When incoming ringing current is detected, relay AA operates and contact AA1 operates relay A which locks via its own contact A1. Contact A2 removes the 8V supply maintained by Zener diode D1 while contact A3 extends the a.c. supply to operate the call meter, if fitted. The standing charge on capacitor C2 leaks away via RV1 and after a nominal period of 10 seconds TR1 and TR2 cease to conduct. The potential at TR2 collector reaches approximately -5V and Zener diode D5 conducts extending this potential to the base of TR3, switching this transistor on. Transistor TR4 switches off and extends a high negative potential to the base of TR8 causing it to switch on, thus operating relay B. Contacts B3 and B4 connect the line transformer to line which trips the incoming ring. Contact B2 releases relay A and contact B1 operates relay C. Contact C1 starts the motor and the message is transmitted to line. Although contact A2 has restored, relay B is held because TR7 is now switched off and a high negative potential is applied to the base of TR8 to maintain its switched on state. Diodes D7 and D8 form an OR gate, and TR7 and TR8 form a trigger circuit.

(b) Cessation of the message
When the hole in the tape loop passes through the photocell gate for the second time, the photocell is actuated by the light beam passing through the hole in the tape. This causes current to flow in the photocell circuit and TR5 is switched on. A 15k ohm temperature sensitive resistor in the photocell circuit compensates for changes in the photocell characteristics due to temperature changes. Transistor TR6 switches off and the resulting increase in negative potential on the collector forward biases diode D6 to switch TR7 on again, thus switching off TR8 and releasing relay B. Contacts B3 and B4 release the line, and BI and B2 switch off the motor and reconnect relay A ready for the next call.

(c) Recording
When it is desired to make a recording, the switch is turned to RECORD and the START button pressed and released. This connects the dc supply to relay B, thus starting the motor and ensuring that TR7 is switched off and TR8 on. At tile end of the recording the photocell operates as in (b).
During the recording, the erase head is energised and erases any previous message. A dc supply of about 45 ma is extended to the telephone from the machine to feed the transmitter.

(d) Checking
After recording, the message should be checked by turning the switch to CHECK and again pressing and releasing the START button. The control circuit operation is the same as in (c) but the erase head is not energised.

Operating the machine
A copy of How to use the Answering Set No. 2A (form A 1377) should be given to the subscriber and he should be given a demonstration to ensure that he understands the operating instructions.

A summary of the operating instructions is given below.

(a) Single machine on a bothway line.-

(i) To make a recording - Allow at least 30

seconds after switching on for the machine to warm up. Turn the switch to RECORD and lift the handset. Press button firmly and release. When the motor the START indicator begins to rotate speak into the telephone transmitter in the normal manner. The duration of the message should fill the whole of the tape capacity.

(ii) To check the recording
Turn the switch to CHECK and proceed as in (i).
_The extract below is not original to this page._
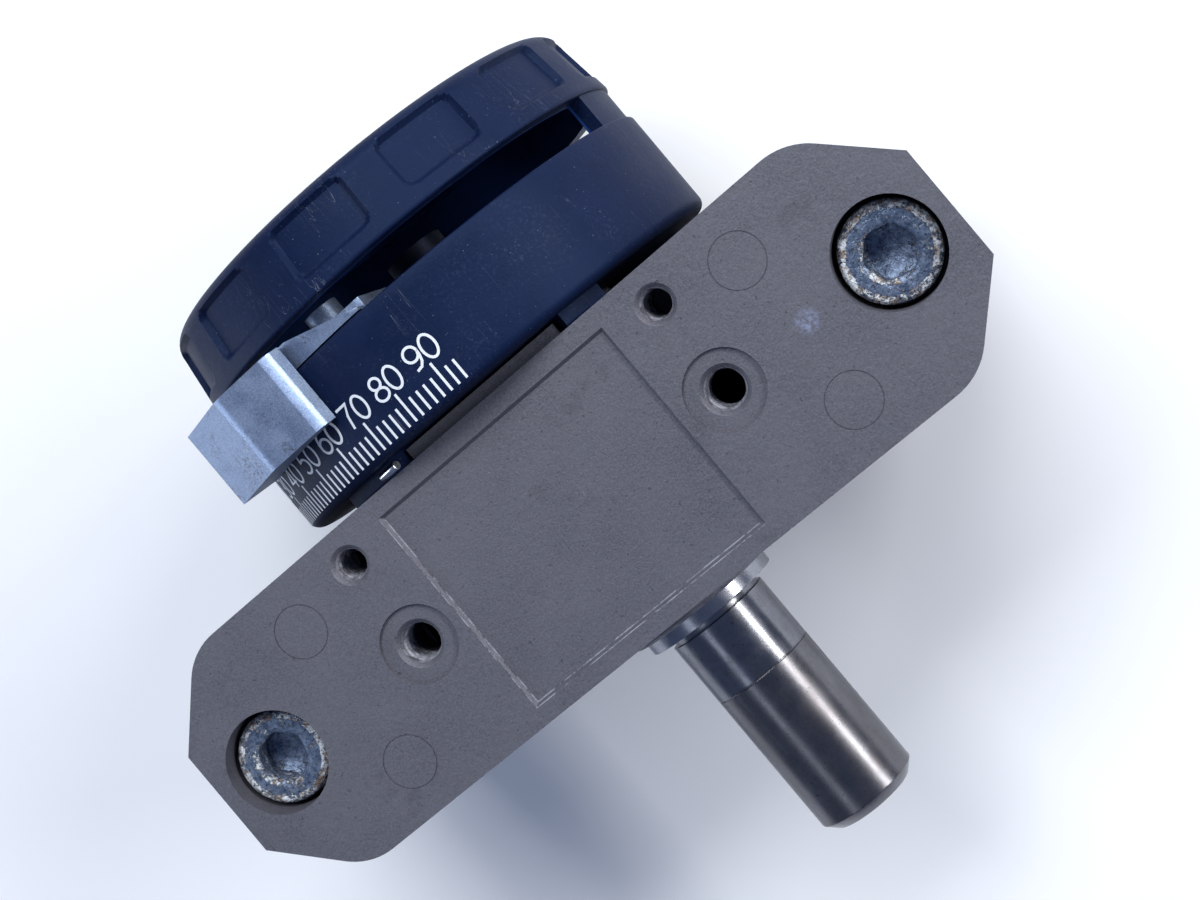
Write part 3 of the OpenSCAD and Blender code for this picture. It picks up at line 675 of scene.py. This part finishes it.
def stroke(line, width):
    """A ribbon along a line: its points and its faces."""
    count = len(line)
    closed = math.dist(line[0], line[-1]) < 1e-9
    points = []
    for i, (x, y) in enumerate(line):
        before = line[i - 1] if i else (line[-2] if closed else line[0])
        after = line[i + 1] if i < count - 1 else (line[1] if closed else line[-1])
        dx, dy = after[0] - before[0], after[1] - before[1]
        size = math.hypot(dx, dy)
        nx, ny = -dy / size, dx / size
        turn = 1.0
        if 0 < i < count - 1:
            into = Vector((x - before[0], y - before[1])).normalized()
            turn = max(0.45, abs(into.dot(Vector((dx, dy)) / size)))
        points += [(x + nx * width / turn / 2, y + ny * width / turn / 2),
                   (x - nx * width / turn / 2, y - ny * width / turn / 2)]
    faces = [[2 * i, 2 * i + 1, 2 * i + 3, 2 * i + 2] for i in range(count - 1)]
    return points, faces


def scale_numbers():
    """The generic degrees of the scale, tops towards the cap, on both sides of the zero."""
    built = bmesh.new()
    unit = DIGIT_H / DIGIT_TALL
    for value in range(-DIGIT_END, DIGIT_END + 1, DIGIT_STEP):
        word = str(abs(value))
        for place, digit in enumerate(word):
            start = (place - (len(word) - 1) / 2) * DIGIT_SHIFT - DIGIT_W / 2
            for line in digit_lines(digit):
                scaled = [(start + x * DIGIT_W, (y - DIGIT_TALL / 2) * unit) for x, y in line]
                points, faces = stroke(scaled, STROKE)
                on_drum(built, points, faces, MID_ANGLE + value, DIGIT_Y)
    mesh = finish_mesh("scale_numbers", built)
    new_piece("scale_numbers", mesh, "housing", PRINT)


SCREW_TOP = SCREW_HIGH.z
SCREW_STEPS = 144
SHANK_R = 3 * MM
HEAD_R = (SCREW_HIGH.y - SCREW_LOW.y) / 2
HEAD_H = 6 * MM
HEAD_ROUND = 0.7 * MM
SOCKET_HALF = 2.5 * MM                # half the width across its flats
SOCKET_CHAMFER = (0.42 * MM, 0.3 * MM)    # its run and its depth
SOCKET_FLOOR = SCREW_TOP - 3.7 * MM
SCREW_TURN = 17                       # degrees by which the sockets are turned
CRUST_SIDE = 190                      # side of the socket where the crust is heaviest
CRUST_SIZE, CRUST_HIGH = 0.55 * MM, 0.20 * MM    # of its lumps


def socket_radius(angle):
    """The socket's wall, its corners filled up with crust."""
    turn = (angle + 30) % 60 - 30
    return min(SOCKET_HALF / math.cos(math.radians(turn)), 1.07 * SOCKET_HALF)


def head_rows(angles, turn_by):
    """Rings of (radius, height, share of crust) from the shank's end to the socket's floor."""
    outline = [(SHANK_R, SCREW_LOW.z), (SHANK_R, SCREW_TOP - HEAD_H), (HEAD_R, SCREW_TOP - HEAD_H)]
    outline += [(HEAD_R, SCREW_TOP - HEAD_ROUND - 0.5 * MM * t) for t in range(8, 0, -1)]
    outline += arc((HEAD_R - HEAD_ROUND, SCREW_TOP - HEAD_ROUND), HEAD_ROUND, 0, 90, 8)
    outline += [(HEAD_R - HEAD_ROUND - t * 0.14 * MM, SCREW_TOP) for t in range(1, 8)]
    rows = [[(radius, z, 1.0 if radius > HEAD_R - 0.9 * MM else 0.35)] * len(angles)
            for radius, z in outline]
    run, foot = SOCKET_CHAMFER[0], SCREW_TOP - SOCKET_CHAMFER[1]
    walls = [socket_radius(angle) for angle in angles]
    heavy = [0.45 + 0.5 * math.cos(math.radians(angle + turn_by - CRUST_SIDE)) for angle in angles]
    rows.append([(wall + run, SCREW_TOP, share) for wall, share in zip(walls, heavy)])
    rows.append([(wall, foot, share) for wall, share in zip(walls, heavy)])
    rows += [[(wall - 0.01 * MM, foot - t * 0.48 * MM, 0.5) for wall in walls] for t in range(1, 7)]
    rows.append([(wall * 0.55, SOCKET_FLOOR, 0.15) for wall in walls])
    return rows


def corroded(spot, centre, radius, share):
    """A point of the head moved by the lumps of its crust."""
    lump = max(0.0, noise.fractal(spot / CRUST_SIZE, 0.7, 2.2, 4)) * CRUST_HIGH * share
    inward = Vector((centre.x - spot.x, centre.y - spot.y, 0)).normalized()
    moved = spot + inward * lump * (0.7 if radius > 4.5 * MM else -0.5)
    moved.z -= lump * (0.8 if spot.z > SCREW_TOP - 0.05 * MM else 0.2)
    return moved


def cap_screws():
    """Two cap screws with rounded rims, chamfered hex sockets and a crust of corrosion."""
    built = bmesh.new()
    crust = built.verts.layers.float.new("crust")
    angles = [360 * i / SCREW_STEPS for i in range(SCREW_STEPS)]
    for side in (-1, 1):
        centre = Vector((side * (SCREW_HIGH.x - HEAD_R), MID_Y, 0))
        turn_by = SCREW_TURN * side
        rings = []
        for row in head_rows(angles, turn_by):
            ring = []
            for angle, (radius, z, share) in zip(angles, row):
                turn = math.radians(angle + turn_by)
                spot = Vector((radius * math.cos(turn), radius * math.sin(turn), z)) + centre
                if z > SCREW_TOP - 4.2 * MM and share > 0.2:
                    spot = corroded(spot, centre, radius, share)
                made = built.verts.new(spot)
                made[crust] = share
                ring.append(made)
            rings.append(ring)
        for lower, upper in zip(rings, rings[1:]):
            join_rings(built, lower, upper)
        built.faces.new(list(reversed(rings[0])))
        built.faces.new(rings[-1])
    mesh = finish_mesh("cap_screws", built)
    piece = new_piece("cap_screws", mesh, "housing", FINISH["corroded_screw"], 50)
    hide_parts("body_screws")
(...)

The message is played back via the telephone receiver. If the recording is unsatisfactory in any way, a fresh recording should be made. The first recording is automatically erased at the time of re-recording.

(iii) To answer an incoming call while a recording is being made or checked
When the switch is turned to RECORD or CHECK an incoming call will ring the telephone bell. To answer the call turn the switch to OFF and lift the handset. If the call interrupted the record or check procedure it is necessary to run the tape back to the start position by operating the START button before re-recording or checking. The new recording must be started from the beginning.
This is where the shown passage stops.